▶ Problem description:
Only the lines from the one holding "a pointed end" through the one holding "bpy.data.objects.remove(obj)" are to be retyped, exactly as they appear, with both boundary lines included.

▶ Dataset section:

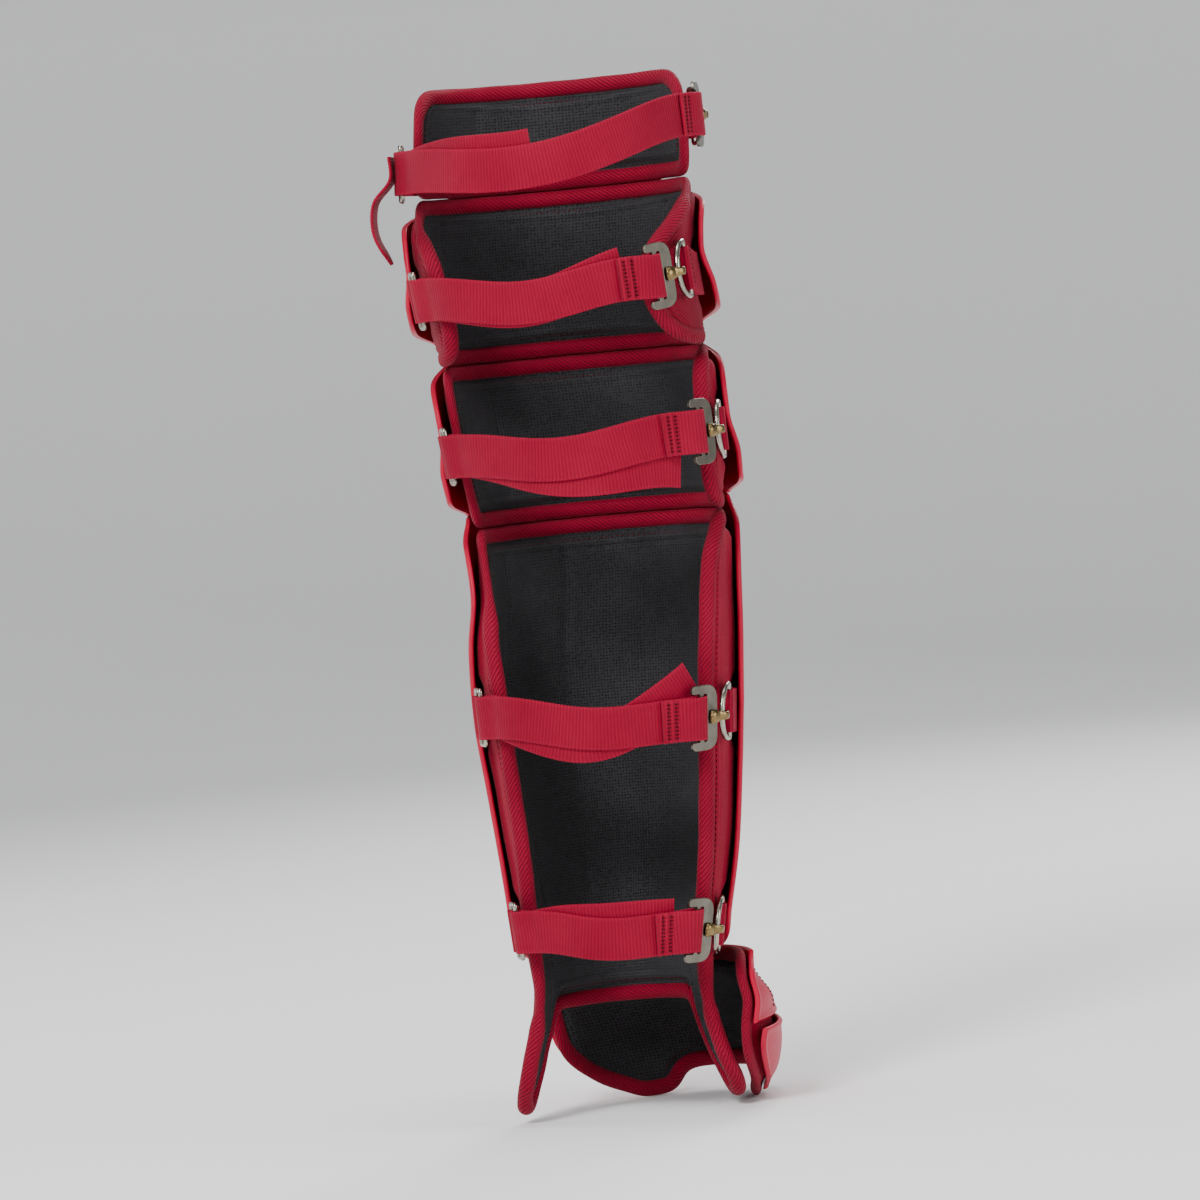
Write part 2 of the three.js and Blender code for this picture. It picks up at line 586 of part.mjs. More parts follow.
// Claw: riveted on the hook plate, over the ring's wire and round under it
const clawTurn = RING_WIRE / 2 + 3 * CLEARANCE + CLAW / 2;
const clawAhead = clawTurn + CLAW / 2 + CLEARANCE;
function claw(name, place) {
  const seat = HOOK_PLATE / 2 + CLEARANCE + CLAW / 2;
  const bow = along(place, -clawAhead);
  const path = [along(place, HOOK_WEB - 1, seat), along(place, 0, seat)];
  for (let degrees = 80; degrees >= -90; degrees -= 34) {
    const a = radians(degrees);
    path.push(bow.clone().addScaledVector(place.back, -clawTurn * Math.cos(a))
      .addScaledVector(place.outward, clawTurn * Math.sin(a)));
  }
  add(`${name}_claw`, strip(path, place.up, CLAW_WIDTH, CLAW), BRASS);
  return bow;
}

// D-ring: straight bar in the tab, bow towards the hook
function ringOutline() {
  const bow = 9;
  const outline = [[0, -loopHalf], [0, loopHalf]];
  for (let i = 1; i < bow; i += 1) {
    const a = Math.PI / 2 - (Math.PI * i) / bow;
    outline.push([RING_DEPTH * Math.cos(a) ** 0.8, loopHalf * Math.sin(a)]);
  }
  return outline;
}

// Sewn tab: webbing folded round a bar, with both ends under the plate's edge
function tab(name, bar, side, height, wire, endAngle, up) {
  const radius = wire / 2 + 1.5 * CLEARANCE + TAB_WEB / 2;
  const gap = TAB_WEB + 2 * CLEARANCE;
  const layer = (lift) => {
    const points = [];
    for (let angle = endAngle - TAB_ARC; angle < endAngle - 4; angle += 5) {
      const level = padOutside(angle) + 3 * CLEARANCE + TAB_WEB / 2 + lift;
      points.push(placeOnLeg(side, angle, height, level).point);
    }
    return points;
  };
  const lower = layer(0);
  const reach = bar.clone().sub(lower[lower.length - 1]);
  const direction = reach.clone().addScaledVector(up, -reach.dot(up)).normalize();
  const outward = new THREE.Vector3().crossVectors(up, direction).multiplyScalar(-side);
  const neck = bar.clone().addScaledVector(direction, -radius * 2);
  const path = [
    ...lower, neck.clone().addScaledVector(outward, -gap / 2),
    ...halfTurn(bar, direction, outward, radius),
    neck.clone().addScaledVector(outward, gap / 2), ...layer(gap).reverse(),
  ];
  add(name, strip(path, up, WEB_WIDTH, TAB_WEB), RED_WEBBING);
}

function fastenings(strap) {
  const [low, high] = PAD_SPANS[strap.pad];
  const level = mix(low, high, strap.level);
  const hookLevel = level + strap.hookLift * WEB_WIDTH;
  const { perDegree } = placeOnLeg(-1, strap.hook, hookLevel, hookSeat);
  const hookBarAngle = strap.hook + hookBarAt / perDegree;
  const hook = placeOnLeg(-1, hookBarAngle, hookLevel, hookSeat);
  hook.point = along(hook, -hookBarAt);
  hookPlate(strap.name, hook);
  const bow = claw(strap.name, hook);
  const ringAngle = strap.hook - RING_ARC;
  const ringSeat = padOutside(ringAngle) + 3 * CLEARANCE + TAB_WEB + RING_WIRE / 2;
  const aim = placeOnLeg(-1, ringAngle, hookLevel, ringSeat);
  const forward = aim.point.clone().sub(bow);
  forward.addScaledVector(hook.up, -forward.dot(hook.up)).normalize();
  const ringBar = bow.clone().addScaledVector(forward, RING_DEPTH);
  const towardsHook = forward.clone().negate();
  add(`${strap.name}_ring`, wireLoop(ringOutline(), ringBar, towardsHook, hook.up, RING_WIRE), NICKEL);
  tab(`${strap.name}_ring_tab`, ringBar, -1, hookLevel, RING_WIRE, ringAngle, hook.up);
  const slider = placeOnLeg(1, strap.slider, level, sliderSeat);
  const outline = [[0, -loopHalf], [0, loopHalf], [SLIDER_DEPTH, loopHalf], [SLIDER_DEPTH, -loopHalf]];
  const sliderWire = wireLoop(outline, slider.point, slider.back, slider.up, SLIDER_WIRE);
  add(`${strap.name}_slider`, sliderWire, NICKEL);
  tab(`${strap.name}_slider_tab`, slider.point, 1, level, SLIDER_WIRE, strap.slider, slider.up);
  return { level, hookLevel, hook, hookBarAngle, slider };
}

// Strap: second layer from its free end to the slider, round the slider's bar, round the back of
// the leg to the hook, round the hook's bar, and the sewn end folded back on the outside
function strapBand(strap, seats) {
  const { level, hookLevel, hook, hookBarAngle, slider } = seats;
  const hookBar = along(hook, hookBarAt);
  const sliderBar = along(slider, SLIDER_DEPTH);
  const fromAngle = strap.slider + (SLIDER_DEPTH + NECK) / slider.perDegree;
  const toAngle = 360 - hookBarAngle - NECK / hook.perDegree;
  const path = [];
  const across = [];
  const push = (point, up) => {
    path.push(point);
    across.push(up);
  };
  const outerAt = (angle) => strap.slack + (runSeat + layerPitch - strap.slack)
    * (1 - smooth(angle, strap.innerEdge + 2, strap.innerEdge + 36))
    + (runSeat - strap.slack) * smooth(angle, 324 - strap.outerEdge, 358 - strap.outerEdge);
  const run = (angle, extra, drop) => {
    const s = THREE.MathUtils.clamp((angle - fromAngle) / (toAngle - fromAngle), 0, 1);
    const sag = strap.dip * WEB_WIDTH * Math.sin(Math.PI * s) ** 2;
    const height = mix(level, hookLevel, smooth(s, 0, 1)) - sag;
    const out = outerAt(angle) + extra;
    const up = onLeg(angle, height + 5, out).sub(onLeg(angle, height - 5, out)).normalize();
    push(onLeg(angle, height, out).addScaledVector(up, -drop * WEB_WIDTH), up);
  };
  const layerSteps = 8;
  for (let i = 0; i <= layerSteps; i += 1) {
    const s = i / layerSteps;
    const drop = strap.layerDrop * Math.sin(Math.PI * s) + strap.endDrop * (1 - s) ** 2;
    run(mix(strap.layerEnd, fromAngle, s), -layerPitch, drop);
  }
  const turn = (bar, place, radius) => {
    const forwards = place.back.clone().negate();
    for (const point of halfTurn(bar, forwards, place.outward, radius)) push(point, place.up);
  };
  turn(sliderBar, slider, sliderTurn);
  const runSteps = 12;
  for (let i = 0; i <= runSteps; i += 1) run(mix(fromAngle, toAngle, i / runSteps), 0, 0);
  turn(hookBar, hook, hookTurn);
  const foldSteps = 4;
  const foldArc = FOLD / hook.perDegree;
  for (let i = 0; i <= foldSteps; i += 1) run(toAngle - (foldArc * i) / foldSteps, layerPitch + CLEARANCE, 0);
  return strip(path, across, WEB_WIDTH, WEB);
}

const seatsOf = {};
for (const strap of STRAPS) {
  const seats = fastenings(strap);
  seatsOf[strap.name] = seats;
  add(`${strap.name}_strap`, strapBand(strap, seats), RED_WEBBING);
}

// Loose end of the thigh strap: it hangs from the slider, bulging outwards, down to a pointed end
const { slider: thighSlider } = seatsOf.thigh;
const tailTop = along(thighSlider, SLIDER_DEPTH, sliderTurn + WEB + CLEARANCE);
const tailCurve = new THREE.CatmullRomCurve3(TAIL_FORM.map(({ out, down }) => tailTop.clone()
  .addScaledVector(thighSlider.outward, out * WEB_WIDTH).addScaledVector(UP, -down * WEB_WIDTH)));
add('thigh_strap_tail', strip(tailCurve.getPoints(12), thighSlider.back, WEB_WIDTH, WEB), RED_WEBBING);

export default group;
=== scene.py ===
import math
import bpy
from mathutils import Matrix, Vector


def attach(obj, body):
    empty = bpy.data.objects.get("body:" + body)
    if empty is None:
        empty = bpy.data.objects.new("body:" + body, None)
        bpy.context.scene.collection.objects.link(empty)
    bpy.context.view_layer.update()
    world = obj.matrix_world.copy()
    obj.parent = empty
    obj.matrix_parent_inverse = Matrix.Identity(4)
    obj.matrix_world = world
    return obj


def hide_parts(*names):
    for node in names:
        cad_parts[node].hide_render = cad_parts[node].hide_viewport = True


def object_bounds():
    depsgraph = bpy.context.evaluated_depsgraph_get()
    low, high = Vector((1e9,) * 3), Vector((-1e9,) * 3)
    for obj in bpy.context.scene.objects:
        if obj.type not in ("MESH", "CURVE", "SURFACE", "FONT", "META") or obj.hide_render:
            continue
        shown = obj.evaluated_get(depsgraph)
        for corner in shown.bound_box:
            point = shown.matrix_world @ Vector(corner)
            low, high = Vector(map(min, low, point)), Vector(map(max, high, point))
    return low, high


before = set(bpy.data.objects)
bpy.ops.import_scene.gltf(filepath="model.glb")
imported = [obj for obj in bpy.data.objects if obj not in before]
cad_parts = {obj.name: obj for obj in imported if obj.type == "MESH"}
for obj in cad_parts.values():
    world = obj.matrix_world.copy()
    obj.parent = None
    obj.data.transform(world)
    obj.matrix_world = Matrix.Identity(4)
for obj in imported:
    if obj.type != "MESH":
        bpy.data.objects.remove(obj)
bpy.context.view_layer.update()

from types import SimpleNamespace

import bpy
import numpy as np
from mathutils import Matrix, Vector

# Lengths are in millimetres in the leg's own frame: upright axis, front -Y, inner side +X.
# Pieces are moved by LEG_DEPTH to the part's frame and turned into metres when they are made.
SHIN_UP, SHIN_DOWN, ANKLE_WING = 112, 162, 72
LOWER_KNEE, KNEE, THIGH = 96, 98, 64
PLATE_LAP, INSTEP_ARCH = 22, 58
LEG_WIDTH, LEG_DEPTH, CALF_DEPTH = 133, 60, 68
PAD, PAD_SIDE, ROLL = 12, 5, 10
PLATE, KEEL, CLEARANCE = 2.6, 5, 0.3
KNEE_CROWN, LOWER_KNEE_CROWN, LIP, PLATE_GAP = 7, 3, 2, 1.3
WEB_WIDTH, WEB, TAB_WEB = 25, 1.7, 1.2
RING_WIRE, RING_DEPTH, RING_ARC, TAB_ARC, NECK = 3.2, 17, 20, 22, 15
SLIDER_WIRE, SLIDER_DEPTH, LOOP_MARGIN = 2.8, 9, 3.4
HOOK_PLATE, HOOK_HEIGHT, HOOK_WEB, HOOK_BAR, HOOK_ARM, HOOK_REACH = 2.2, 38, 8, 3, 5.2, 6
CLAW_WIDTH, CLAW, FOLD = 8, 1.8, 10
TOE_TURN, TOE_REACH, TOE_WIDTH, TOE_LAP, TOE_HEIGHT = 33, 114, 136, 16, 92
TOE_PAD, TOE_GAP, TOE_FLAP, TOE_SPLIT = 6, 3, 6, 0.46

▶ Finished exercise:
// Loose end of the thigh strap: it hangs from the slider, bulging outwards, down to a pointed end
const { slider: thighSlider } = seatsOf.thigh;
const tailTop = along(thighSlider, SLIDER_DEPTH, sliderTurn + WEB + CLEARANCE);
const tailCurve = new THREE.CatmullRomCurve3(TAIL_FORM.map(({ out, down }) => tailTop.clone()
  .addScaledVector(thighSlider.outward, out * WEB_WIDTH).addScaledVector(UP, -down * WEB_WIDTH)));
add('thigh_strap_tail', strip(tailCurve.getPoints(12), thighSlider.back, WEB_WIDTH, WEB), RED_WEBBING);

export default group;
=== scene.py ===
import math
import bpy
from mathutils import Matrix, Vector


def attach(obj, body):
    empty = bpy.data.objects.get("body:" + body)
    if empty is None:
        empty = bpy.data.objects.new("body:" + body, None)
        bpy.context.scene.collection.objects.link(empty)
    bpy.context.view_layer.update()
    world = obj.matrix_world.copy()
    obj.parent = empty
    obj.matrix_parent_inverse = Matrix.Identity(4)
    obj.matrix_world = world
    return obj


def hide_parts(*names):
    for node in names:
        cad_parts[node].hide_render = cad_parts[node].hide_viewport = True


def object_bounds():
    depsgraph = bpy.context.evaluated_depsgraph_get()
    low, high = Vector((1e9,) * 3), Vector((-1e9,) * 3)
    for obj in bpy.context.scene.objects:
        if obj.type not in ("MESH", "CURVE", "SURFACE", "FONT", "META") or obj.hide_render:
            continue
        shown = obj.evaluated_get(depsgraph)
        for corner in shown.bound_box:
            point = shown.matrix_world @ Vector(corner)
            low, high = Vector(map(min, low, point)), Vector(map(max, high, point))
    return low, high


before = set(bpy.data.objects)
bpy.ops.import_scene.gltf(filepath="model.glb")
imported = [obj for obj in bpy.data.objects if obj not in before]
cad_parts = {obj.name: obj for obj in imported if obj.type == "MESH"}
for obj in cad_parts.values():
    world = obj.matrix_world.copy()
    obj.parent = None
    obj.data.transform(world)
    obj.matrix_world = Matrix.Identity(4)
for obj in imported:
    if obj.type != "MESH":
        bpy.data.objects.remove(obj)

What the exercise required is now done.